CENTRAL SURETY & INS. CORPORATION
v.
MISSISSIPPI EXPORT R. CO.

No. 8429.

Circuit Court of Appeals, Fifth Circuit.

June 30, 1937.
Rehearing Denied July 30, 1937.

W. H. White and S. E. Morse, both of Gulfport, Miss., and F. Carter Johnson, Jr., of New Orleans, La., for appellant.

*126 H. P. Heidelberg, of Pascagoula, Miss., and Ellis B. Cooper, of Laurel, Miss., for appellee.

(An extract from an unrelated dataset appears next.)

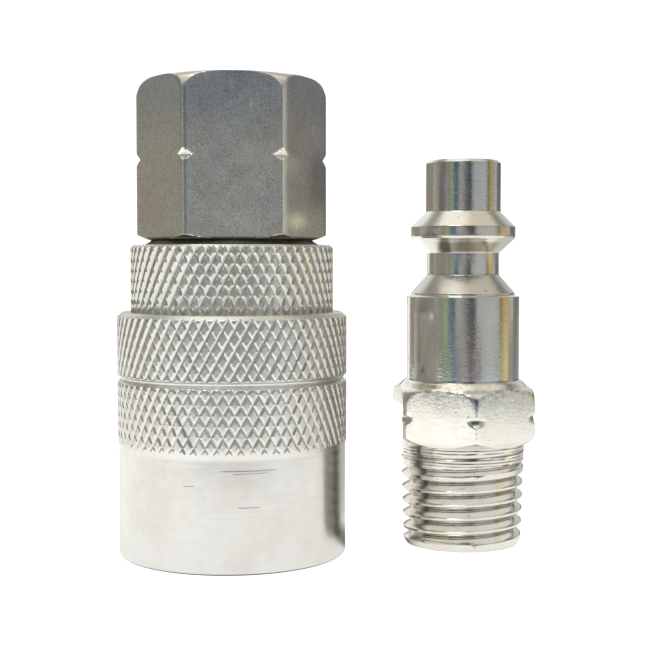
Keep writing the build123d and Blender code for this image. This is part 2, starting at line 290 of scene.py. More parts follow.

Before FOSTER, SIBLEY, and HUTCHESON, Circuit Judges.

SIBLEY, Circuit Judge.

Mrs. Rosa Lee Pope was injured while a passenger on the bus of Teche Lines, Inc., by the bus running into a locomotive of Mississippi Export Railroad Company which had stopped across the highway in the night during a rainstorm. She sued both Teche Lines and the railroad company, alleging negligence in each which concurred to injure her. The two defendants did not join in defending, but each alleged the other to be solely to blame, setting forth fully the other's negligence and its own freedom from fault. On the trial the court first directed a verdict and entered a judgment in favor of the railroad company, and the next day the jury found a verdict against Teche Lines for $15,000, on which judgment was entered. Central Surety & Insurance Corporation had insured Teche Lines against liability and defended the case for its insured and paid the judgment. Claiming that Teche Lines was entitled to indemnity from the railway company because the action of the latter in unnecessarily blocking the crossing in darkness and storm without lights or watchmen to warn travelers on the highway was the original, proximate, and sole cause of the loss, and that as insurer, it was subrogated to the rights of Teche Lines, the insurance corporation brought the present suit against the railroad company. To it the railroad company specially pleaded, among other things, the proceedings in the suit of Mrs. Pope, exhibiting the full record and asserting that the issues were thereby adjudged in its favor, and that it was also adjudged that Teche Lines, Inc., was guilty of negligence which caused or contributed to Mrs. Pope's injuries, and that the present suit is one to enforce contribution between joint tortfeasors and not maintainable. To this plea of former adjudication the insurance corporation made replication which did not deny the exhibited record but denied only that it adjudicated this case, and reiterated that the negligence of the railroad company was the sole and proximate cause of Mrs. Pope's injuries, and that the present suit was not for contribution but for recovery for the injuries done Teche Lines by the negligence of the railroad company. On demurrer this replication was held bad, and the insurance corporation declining to plead further judgment went against it on the unanswered plea of former adjudication. The sustaining of the demurrer and the consequent dismissal of the suit is the error assigned on this appeal.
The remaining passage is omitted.